## STATED TASK
Look over the entries that follow and work out how many lines contain "type". State the number only.

◇ ◇ ◇ ◇ ◇ ◇ ◇

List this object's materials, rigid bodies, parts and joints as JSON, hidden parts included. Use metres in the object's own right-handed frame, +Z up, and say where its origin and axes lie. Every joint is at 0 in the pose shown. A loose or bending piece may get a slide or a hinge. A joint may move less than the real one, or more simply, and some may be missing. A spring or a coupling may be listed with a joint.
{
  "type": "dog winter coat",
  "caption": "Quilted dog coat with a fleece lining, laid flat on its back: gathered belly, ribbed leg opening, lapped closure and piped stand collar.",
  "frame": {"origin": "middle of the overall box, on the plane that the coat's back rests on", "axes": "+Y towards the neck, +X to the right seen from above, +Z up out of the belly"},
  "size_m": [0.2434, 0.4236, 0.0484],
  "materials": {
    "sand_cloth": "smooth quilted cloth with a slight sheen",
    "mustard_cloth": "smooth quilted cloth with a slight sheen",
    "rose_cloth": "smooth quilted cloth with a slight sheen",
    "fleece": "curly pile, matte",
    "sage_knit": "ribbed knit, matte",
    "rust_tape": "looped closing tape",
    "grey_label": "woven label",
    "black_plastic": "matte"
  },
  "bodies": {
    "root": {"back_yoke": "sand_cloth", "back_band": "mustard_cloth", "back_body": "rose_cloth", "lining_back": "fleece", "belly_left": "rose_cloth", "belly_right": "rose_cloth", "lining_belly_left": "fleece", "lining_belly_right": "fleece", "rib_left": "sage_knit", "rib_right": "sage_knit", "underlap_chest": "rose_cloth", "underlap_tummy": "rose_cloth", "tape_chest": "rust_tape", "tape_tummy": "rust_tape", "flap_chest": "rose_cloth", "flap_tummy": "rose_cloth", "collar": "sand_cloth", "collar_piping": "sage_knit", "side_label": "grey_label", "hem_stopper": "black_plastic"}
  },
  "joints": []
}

◇ ◇ ◇ ◇ ◇ ◇ ◇

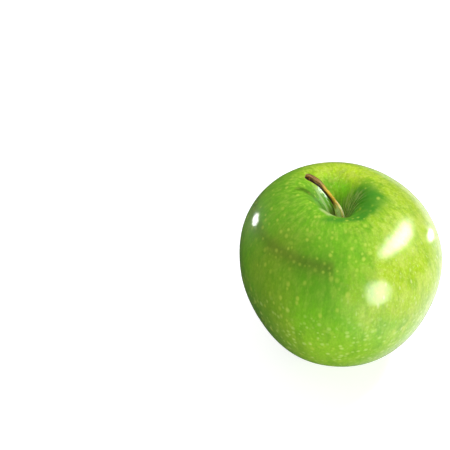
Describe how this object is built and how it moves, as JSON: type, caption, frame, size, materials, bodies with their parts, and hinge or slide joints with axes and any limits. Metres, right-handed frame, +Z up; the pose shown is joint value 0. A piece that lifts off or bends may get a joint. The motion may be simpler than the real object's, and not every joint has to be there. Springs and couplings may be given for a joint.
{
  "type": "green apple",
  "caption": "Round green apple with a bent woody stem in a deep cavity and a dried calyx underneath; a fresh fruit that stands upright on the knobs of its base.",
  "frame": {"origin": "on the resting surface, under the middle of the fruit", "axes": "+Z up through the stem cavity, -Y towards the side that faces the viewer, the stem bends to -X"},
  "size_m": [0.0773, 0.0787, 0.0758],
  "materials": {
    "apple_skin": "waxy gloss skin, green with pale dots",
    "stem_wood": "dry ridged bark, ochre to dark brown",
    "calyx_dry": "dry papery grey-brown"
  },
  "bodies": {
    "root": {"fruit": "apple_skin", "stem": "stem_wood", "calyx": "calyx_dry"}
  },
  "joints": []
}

◇ ◇ ◇ ◇ ◇ ◇ ◇

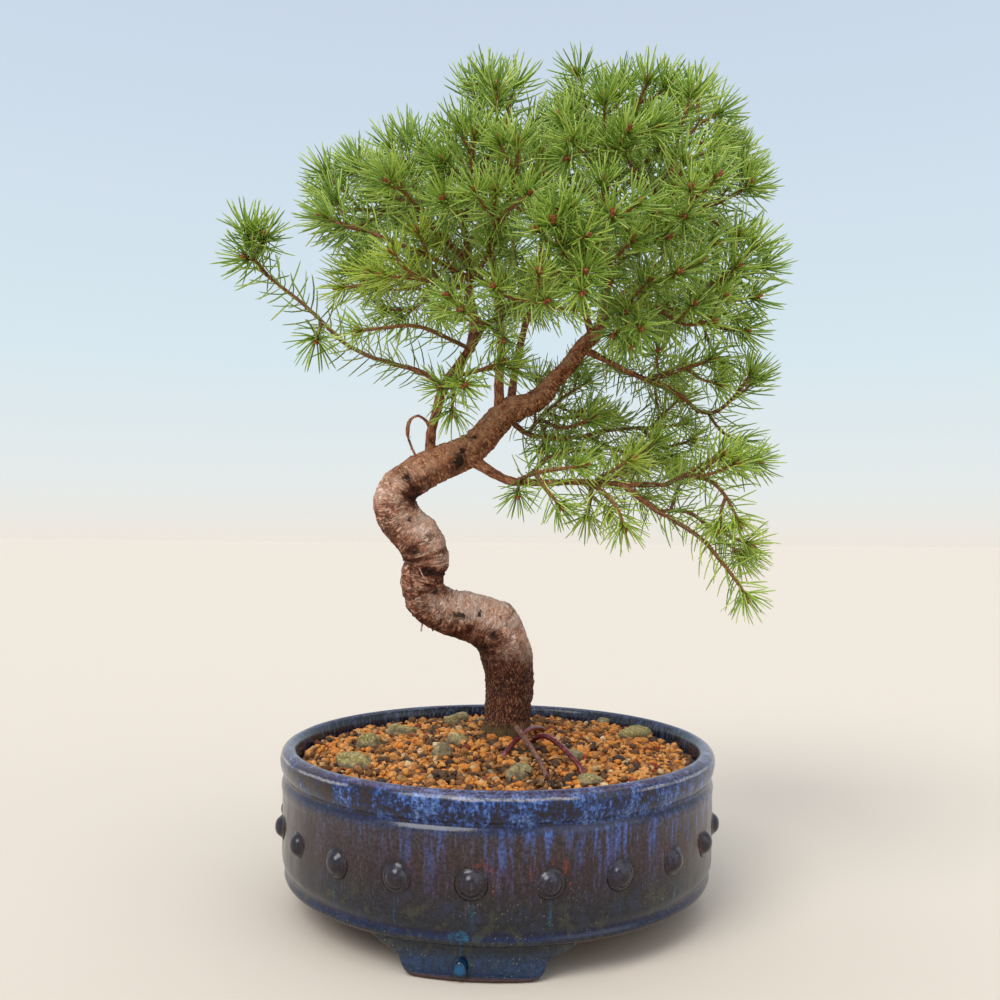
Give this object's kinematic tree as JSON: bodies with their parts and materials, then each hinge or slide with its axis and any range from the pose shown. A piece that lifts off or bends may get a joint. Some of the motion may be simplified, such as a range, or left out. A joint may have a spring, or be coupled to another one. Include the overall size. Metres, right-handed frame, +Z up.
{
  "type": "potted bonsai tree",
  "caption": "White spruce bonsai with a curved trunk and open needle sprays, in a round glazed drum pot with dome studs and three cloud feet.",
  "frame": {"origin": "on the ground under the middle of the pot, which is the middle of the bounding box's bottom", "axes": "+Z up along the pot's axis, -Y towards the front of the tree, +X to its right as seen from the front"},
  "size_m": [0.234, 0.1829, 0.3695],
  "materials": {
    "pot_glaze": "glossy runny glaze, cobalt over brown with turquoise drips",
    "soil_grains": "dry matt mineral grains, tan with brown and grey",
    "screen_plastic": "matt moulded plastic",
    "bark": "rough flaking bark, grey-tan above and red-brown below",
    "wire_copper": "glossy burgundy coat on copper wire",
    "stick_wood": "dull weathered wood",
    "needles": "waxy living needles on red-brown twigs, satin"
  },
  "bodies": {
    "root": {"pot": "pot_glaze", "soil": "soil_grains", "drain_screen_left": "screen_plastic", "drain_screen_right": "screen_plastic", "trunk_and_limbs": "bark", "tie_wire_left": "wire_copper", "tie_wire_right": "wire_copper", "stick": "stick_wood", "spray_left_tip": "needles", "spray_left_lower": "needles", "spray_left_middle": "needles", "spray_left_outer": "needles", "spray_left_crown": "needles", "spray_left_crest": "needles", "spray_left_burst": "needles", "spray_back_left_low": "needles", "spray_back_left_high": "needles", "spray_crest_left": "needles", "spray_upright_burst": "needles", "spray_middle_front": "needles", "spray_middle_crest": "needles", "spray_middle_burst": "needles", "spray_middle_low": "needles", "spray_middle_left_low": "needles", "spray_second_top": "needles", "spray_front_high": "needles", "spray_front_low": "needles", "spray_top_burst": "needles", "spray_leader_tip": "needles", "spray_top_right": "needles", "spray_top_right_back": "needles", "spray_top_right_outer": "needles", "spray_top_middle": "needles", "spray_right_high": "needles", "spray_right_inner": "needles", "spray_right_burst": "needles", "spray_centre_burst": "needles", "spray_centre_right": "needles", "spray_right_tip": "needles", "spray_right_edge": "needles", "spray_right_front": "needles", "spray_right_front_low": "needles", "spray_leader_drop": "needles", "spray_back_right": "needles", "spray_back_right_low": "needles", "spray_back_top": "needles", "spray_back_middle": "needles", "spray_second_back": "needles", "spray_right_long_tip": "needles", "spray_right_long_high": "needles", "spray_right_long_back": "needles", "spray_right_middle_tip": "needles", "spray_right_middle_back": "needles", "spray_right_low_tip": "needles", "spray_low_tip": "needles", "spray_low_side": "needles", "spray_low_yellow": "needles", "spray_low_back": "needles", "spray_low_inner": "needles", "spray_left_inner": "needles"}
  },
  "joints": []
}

◇ ◇ ◇ ◇ ◇ ◇ ◇

## SOLVED PROBLEM
4